Der Unabhängige Verwaltungssenat in Tirol entscheidet durch sein Mitglied Dr. Alexander Hohenhorst über die Berufung von Herrn H. A., XY-Gasse, I., vertreten durch Herrn Rechtsanwalt Dr. J. ?M. D., XY-Gasse, I., vom 16.12.2005 gegen das Straferkenntnis des Bürgermeisters der Stadt Innsbruck vom 30.11.2005, Zahl II-STR-00741e/2005, betreffend Übertretung der Gewerbeordnung 1994, nach Durchführung zweier mündlicher Berufungsverhandlungen, wie folgt:

 

Gemäß § 66 Abs 4 AVG iVm §§ 24 und 51 VStG wird die Berufung als unbegründet abgewiesen.

 

Gemäß § 64 Abs 1 und 2 hat der Berufungswerber einen Beitrag zu den Kosten des Berufungsverfahrens in Höhe von 20 Prozent der verhängten Strafe, das sind Euro 150,00, zu bezahlen.

 

Spruchberichtigung:

Der Tatzeitbeginn wird mit 17.08.2004 festgelegt.
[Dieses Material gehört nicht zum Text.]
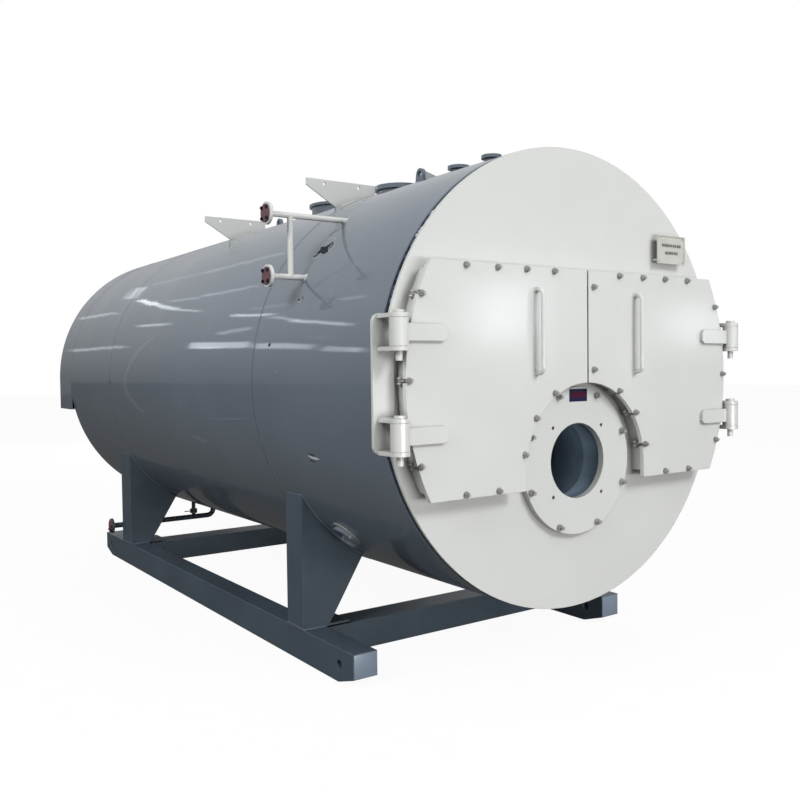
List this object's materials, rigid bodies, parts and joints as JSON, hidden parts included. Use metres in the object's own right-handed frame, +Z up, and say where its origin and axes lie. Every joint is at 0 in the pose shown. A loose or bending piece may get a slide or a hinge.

Die übertretene Norm lautet: § 366 Abs 1 Z 2 (zweiter Fall) iVm § 74 Abs 2 GewO 1994.

Text

Mit dem bekämpften Straferkenntnis wurde Herrn A. zur Last gelegt, er habe im Zuge der Ausübung des Maler- und Anstreichergewerbes in der Zeit vom 13.08.2004 bis 14.04.2005 im Erdgeschoss des Hauses XY-Gasse in I. eine im Sinn des § 74 Abs 2 Z 1 und Z 2 GewO genehmigungspflichtige gewerbliche Betriebsanlage, nämlich ein sich auf zwei Räumlichkeiten erstreckendes Lager für Lacke, Farben, Farbverdünnungen, Terpentin und Terpentinersatz sowie Baumaterialien, betrieben, ohne die dafür erforderliche gewerbebehördliche Betriebsanlagengenehmigung im Sinne der §§ 74 ff GewO erlangt zu haben. Er habe dadurch eine Verwaltungsübertretung nach § 366 Abs 1 Z 3 (zweiter Fall) iVm §§ 74 Abs 2 Z 1 und Z 2 GewO begangen. Deshalb wurde gemäß § 366 Abs 1 (Einleitungssatz) GewO 1994 über Herrn A. eine Geldstrafe in der Höhe von Euro 750,00 (im Uneinbringlichkeitsfall 5 Tage Ersatzfreiheitsstrafe) verhängt. Seine Beitragspflicht zu den Kosten des erstinstanzlichen Verwaltungsstrafverfahrens wurde mit Euro 75,00 bestimmt.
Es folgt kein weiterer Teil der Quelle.